**What to produce:** Give back, exactly as written, the lines from the beginning of the listing through the one that contains "from mathutils.bvhtree import BVHTree".

**Data:**
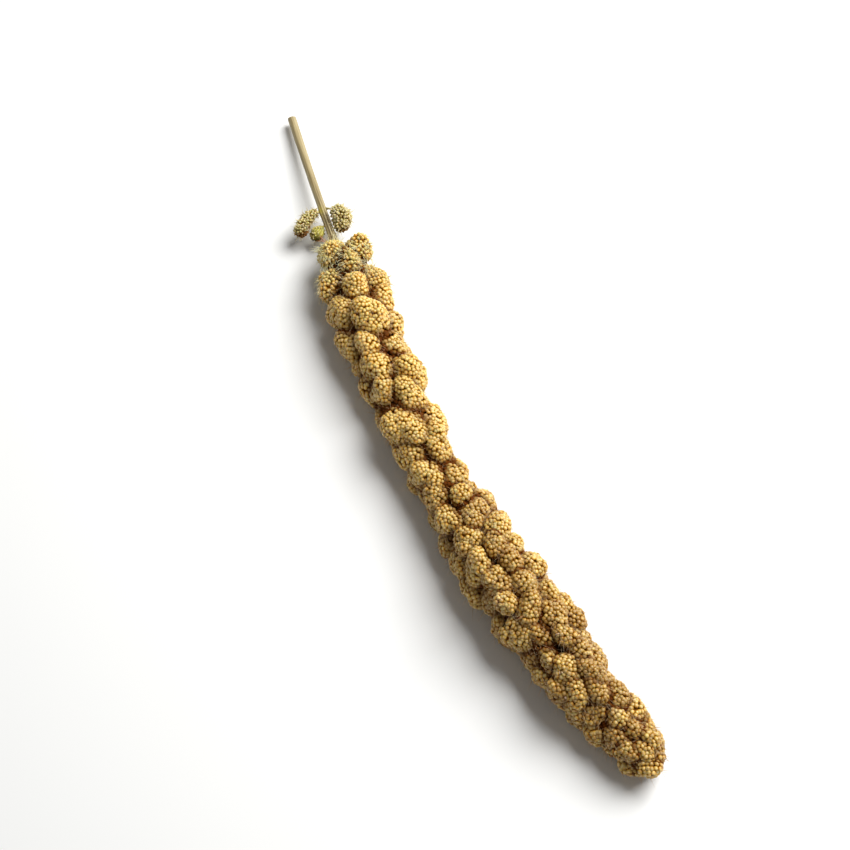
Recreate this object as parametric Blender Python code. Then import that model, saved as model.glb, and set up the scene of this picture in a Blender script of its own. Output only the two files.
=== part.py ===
# A dried head of foxtail millet with its cut stem, lying on a flat surface.
# Metres, +Z up. The stem's cut end points to +Y and the head's tip to -Y.
import math

import bmesh
import bpy
import numpy as np
from mathutils.bvhtree import BVHTree

# Driving dimensions
HEAD_LENGTH = 0.290
STEM_LENGTH = 0.085  # what is bare, from the cut to the head
STEM_IN_HEAD = 0.014
STEM_CUT_RADIUS = 0.00215
STEM_HEAD_RADIUS = 0.00190
STEM_RINGS = 20
STEM_SIDES = 12
CLEARANCE = 0.0003  # between two pieces that meet

# Plan of the centreline: its heading turns from -Y towards +X on the way to the tip
CUT_END = (0.0188, 0.1870)
START_HEADING = math.radians(-10.5)
TURN = math.radians(27.0)
TURN_POWER = 1.7
STEP = 0.001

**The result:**
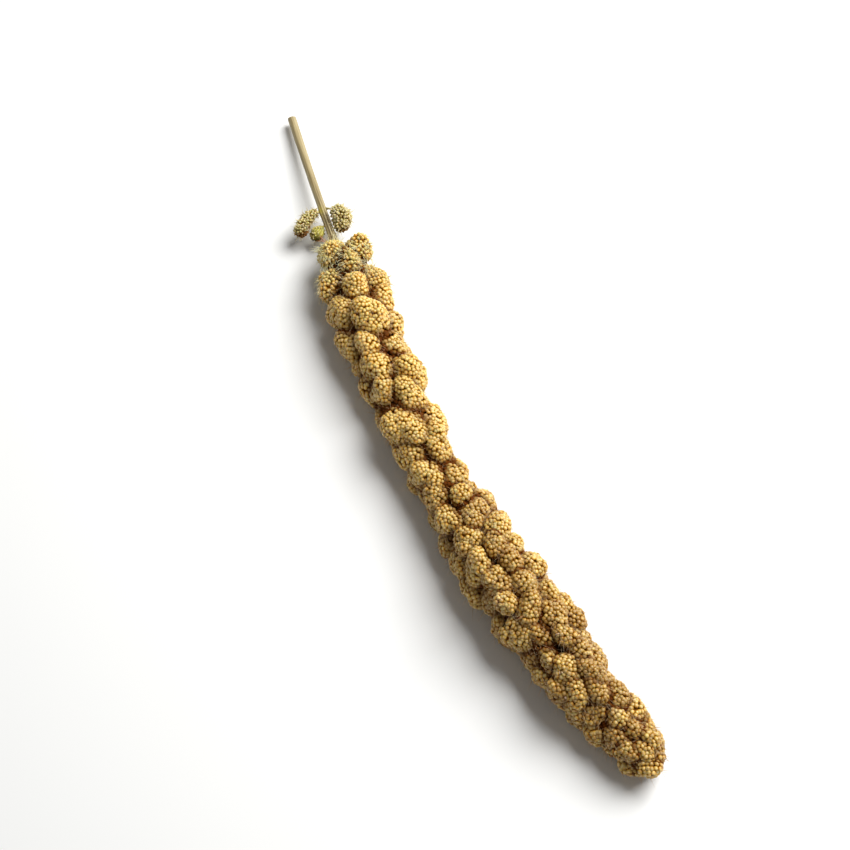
Recreate this object as parametric Blender Python code. Then import that model, saved as model.glb, and set up the scene of this picture in a Blender script of its own. Output only the two files.
=== part.py ===
# A dried head of foxtail millet with its cut stem, lying on a flat surface.
# Metres, +Z up. The stem's cut end points to +Y and the head's tip to -Y.
import math

import bmesh
import bpy
import numpy as np
from mathutils.bvhtree import BVHTree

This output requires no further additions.